La joie du disciple, la joie de mettre ses pas dans ses pas, la joie de l’imiter, la joie d’apprendre à aimer comme lui, la joie de le prier, la joie de le chanter. Et le désir du disciple-missionnaire, le désir que le nom de Jésus soit connu et aimé, le désir brûlant d’en témoigner.

Témoignage d’un enfant du KT invité à jouer au rugby : « Je viens jouer au rugby avec vous si vous venez au KT avec moi ».

Témoignage d’une catéchumène de Lambesc qui m’a raconté dans une lettre qu’elle était venue un dimanche pour voir ce qu’est la messe ; elle n’a rien compris, mais elle est revenue le dimanche suivant, et ce jour-là une paroissienne lui a dit « Bonjour » ; c’est par ce « bonjour » que tout a commencé, et elle est aujourd’hui baptisée.

Il est urgent que nous devenions disciples-missionnaires. Notre Provence est devenue terre de mission. Nous avons envoyé des missionnaires dans le monde entier, chez les Papous, chez les Inuks, et ils sont devenus chrétiens. Aujourd’hui, moins de 10% des enfants sont catéchisés, et plus de 40% des collégiens se disent sans religion. Par contre, entre 2008 et 2016, le nombre de jeunes de 18-30 ans se disant rattachés à une religion est passé de 34% à 53%. La quête spirituelle est immense dans la jeunesse. Saurons-nous être témoins de l’amour du Christ pour eux ?
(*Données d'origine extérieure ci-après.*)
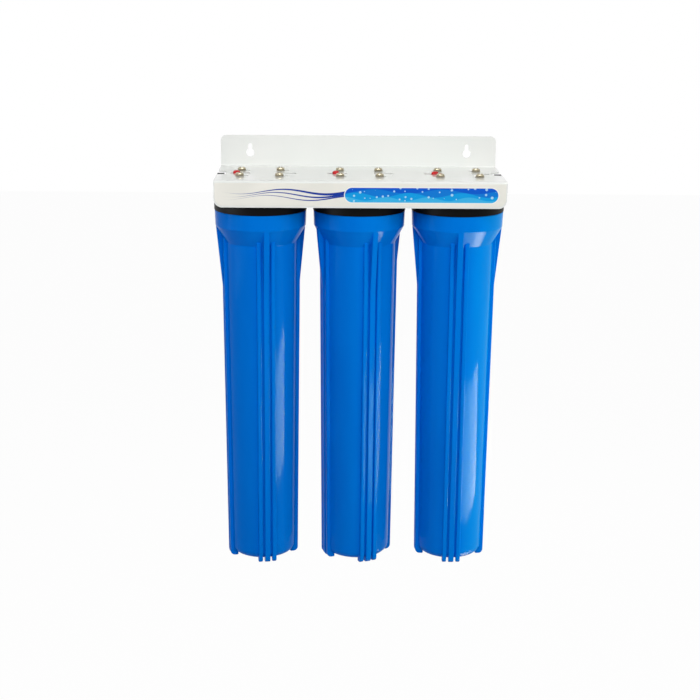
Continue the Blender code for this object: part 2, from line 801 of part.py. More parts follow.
def build_sump(number, housing):
    """The blue bowl: a plain neck for the thread, a collar, a cone and a tapered, ribbed body."""
    turn = math.radians(sump_turns_deg[number - 1] - 90)
    axis = empty(f"sump_axis_{number}", (0, 0, collar_top - cap_rim), turn, housing)
    name = f"sump_{number}"
    groove_top = neck_height - groove_below_top
    groove_low = groove_top - groove_width
    profile = [
        (0, neck_height),
        (neck_radius, neck_height),
        (neck_radius, groove_top),
        (neck_radius - groove_depth, groove_top),
        (neck_radius - groove_depth, groove_low),
        (neck_radius, groove_low),
        (neck_radius, 0),
        (collar_radius - collar_bevel, 0),
        (collar_radius, -collar_bevel),
        (collar_low_radius, -collar_height),
        (body_top_radius, body_top),
    ]
    corner = (body_bottom_radius - dome_corner_radius, dome_start)
    profile += arc(corner, dome_corner_radius, 0, -90)
    profile.append((0, body_bottom))
    sump = turned(name, profile, blue_plastic, axis)
    combine(sump, sump_ribs(name + "_ribs", axis), "UNION")
    combine(sump, sump_cavity(name + "_cavity", axis), "DIFFERENCE")
    ring_radius = neck_radius - groove_depth + seat_gap + o_ring_section / 2
    middle = (ring_radius, (groove_top + groove_low) / 2)
    section = arc(middle, o_ring_section / 2, 90, -180, o_ring_sides - 1)
    turned(f"sump_o_ring_{number}", section, rubber, axis, ring=True)


def tube(name, outer, inner, high, low, material, housing):
    profile = [(outer, high), (outer, low), (inner, low), (inner, high)]
    return turned(name, profile, material, housing, ring=True, steps=coarse_steps)


def build_sediment_cartridge(housing):
    """Melt-blown fibre on a plastic core."""
    core = cartridge_bore + core_wall
    high = cartridge_top
    low = cartridge_bottom
    tube("sediment_core", core, cartridge_bore, high, low, white_plastic, housing)
    tube("sediment_media", media_radius, core + seat_gap, high, low, white_fibre, housing)


def build_gaskets(stage, housing):
    """A flat ring above and below a cartridge. It returns the heights between them."""
    high = cartridge_top - gasket_thickness
    low = cartridge_bottom + gasket_thickness
    tube(f"{stage}_top_gasket", gasket_radius, cartridge_bore, cartridge_top, high, rubber, housing)
    tube(f"{stage}_bottom_gasket", gasket_radius, cartridge_bore, low, cartridge_bottom, rubber, housing)
    return high - seat_gap, low + seat_gap


def build_granular_cartridge(housing):
    """A canister of loose carbon between two plugs."""
    high, low = build_gaskets("granular", housing)
    plug = canister_radius - canister_wall - seat_gap
    for name, face, way in (("granular_top_cap", high, -1), ("granular_bottom_cap", low, 1)):
        plate = face + way * end_plate_thickness
        end = plate + way * end_plug_length
        profile = [
            (canister_radius, face),
            (canister_radius, plate),
            (plug, plate),
            (plug, end),
            (cartridge_bore, end),
            (cartridge_bore, face),
        ]
        turned(name, profile[::-way], white_plastic, housing, ring=True, steps=coarse_steps)
    plate = end_plate_thickness + seat_gap
    inner = canister_radius - canister_wall
    tube("granular_canister", canister_radius, inner, high - plate, low + plate, white_plastic, housing)
    bed_end = end_plate_thickness + end_plug_length + seat_gap
    bed = [(0, high - bed_end), (plug, high - bed_end), (plug, low + bed_end), (0, low + bed_end)]
    turned("granular_carbon_bed", bed, carbon, housing, steps=coarse_steps)


def build_block_cartridge(housing):
    """A pressed carbon block with a cup glued over each end."""
    high, low = build_gaskets("block", housing)
    skirt_inner = block_radius + seat_gap
    skirt_outer = skirt_inner + end_skirt_wall
    for name, face, way in (("block_top_cap", high, -1), ("block_bottom_cap", low, 1)):
        plate = face + way * end_plate_thickness
        end = plate + way * end_skirt_length
        profile = [
            (skirt_outer, face),
            (skirt_outer, end),
            (skirt_inner, end),
            (skirt_inner, plate),
            (cartridge_bore, plate),
            (cartridge_bore, face),
        ]
        turned(name, profile[::-way], white_plastic, housing, ring=True, steps=coarse_steps)
    plate = end_plate_thickness + seat_gap
    tube("carbon_block", block_radius, cartridge_bore, high - plate, low + plate, carbon, housing)


def build_nipple(number, left, right):
    """A threaded nipple with a hexagon, between one cap's outlet and the next cap's inlet."""
    height = cap_rim + port_height
    depth = -housing_to_wall
    name = f"port_nipple_{number}"
    start = left + port_face - nipple_engagement
    end = right - port_face + nipple_engagement
    outer = port_bore_radius - seat_gap
    nipple = rod(name, outer, (start, depth, height), (end, depth, height), black_plastic, None, bore_steps)
    hex_start = (left + skirt_radius + seat_gap, depth, height)
    hex_end = (right - skirt_radius - seat_gap, depth, height)
    hex_radius = nipple_hex_flats / math.sqrt(3)
    combine(nipple, rod(name + "_hexagon", hex_radius, hex_start, hex_end, sides=6), "UNION")
    low = (start - cut_overrun, depth, height)
    high = (end + cut_overrun, depth, height)
    combine(nipple, rod(name + "_bore_cut", outer - nipple_wall, low, high), "DIFFERENCE")


def main():
    build_bracket()
    build_label()
    places = housing_places()
    cartridges = (build_sediment_cartridge, build_granular_cartridge, build_block_cartridge)
    for number, (x, build_cartridge) in enumerate(zip(places, cartridges), 1):
        housing = empty(f"housing_{number}", (x, -housing_to_wall, cap_rim))
        build_cap(number, housing)
        build_screws(number, housing)
        build_relief(number, housing)
        build_sump(number, housing)
        build_cartridge(housing)
    for number, (left, right) in enumerate(zip(places, places[1:]), 1):
        build_nipple(number, left, right)


main()
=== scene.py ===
import json
import math

import bpy
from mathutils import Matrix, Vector

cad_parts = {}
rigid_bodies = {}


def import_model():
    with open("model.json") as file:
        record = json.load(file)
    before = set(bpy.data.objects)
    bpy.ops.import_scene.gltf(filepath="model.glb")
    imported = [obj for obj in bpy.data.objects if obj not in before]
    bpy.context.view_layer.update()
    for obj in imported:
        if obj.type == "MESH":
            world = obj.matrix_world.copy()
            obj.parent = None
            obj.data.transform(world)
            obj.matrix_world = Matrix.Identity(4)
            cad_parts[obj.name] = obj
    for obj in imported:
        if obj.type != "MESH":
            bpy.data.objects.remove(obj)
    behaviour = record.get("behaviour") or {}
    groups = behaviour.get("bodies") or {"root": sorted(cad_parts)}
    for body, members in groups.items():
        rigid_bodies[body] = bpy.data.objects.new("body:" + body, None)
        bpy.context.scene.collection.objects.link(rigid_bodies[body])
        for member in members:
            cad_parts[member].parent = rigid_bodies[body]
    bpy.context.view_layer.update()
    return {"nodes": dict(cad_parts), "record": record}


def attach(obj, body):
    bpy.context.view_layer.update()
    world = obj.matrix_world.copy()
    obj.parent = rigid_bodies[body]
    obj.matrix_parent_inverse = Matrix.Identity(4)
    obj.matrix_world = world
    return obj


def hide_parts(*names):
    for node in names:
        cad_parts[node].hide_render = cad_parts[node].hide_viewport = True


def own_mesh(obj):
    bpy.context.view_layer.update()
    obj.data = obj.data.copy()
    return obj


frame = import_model()

mm = 0.001
root = "bracket_and_caps"
housingX = (-143 * mm, 0.0, 143 * mm)
housingY = -80 * mm
capRimZ = -82 * mm
collarTopZ = -82.3 * mm


def linearColour(hexColour):
    channels = [int(hexColour[start:start + 2], 16) / 255 for start in (1, 3, 5)]
    return [c / 12.92 if c <= 0.04045 else ((c + 0.055) / 1.055) ** 2.4 for c in channels] + [1.0]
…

J’en témoigne, la conversion missionnaire est commencée. De jeunes adultes de plus demandent à devenir chrétiens – j’ai passé la journée hier avec ceux qui seront baptisés cette année dans la nuit de Pâques. J’oserai dire avec le pape François : « Ne nous laissons pas voler l’enthousiasme missionnaire. Ne nous laissons pas voler la joie de l’évangélisation ». C’est ma prière avec vous ce matin : que l’Esprit Saint nous fasse devenir pêcheurs d’hommes, disciples-missionnaires. AMEN.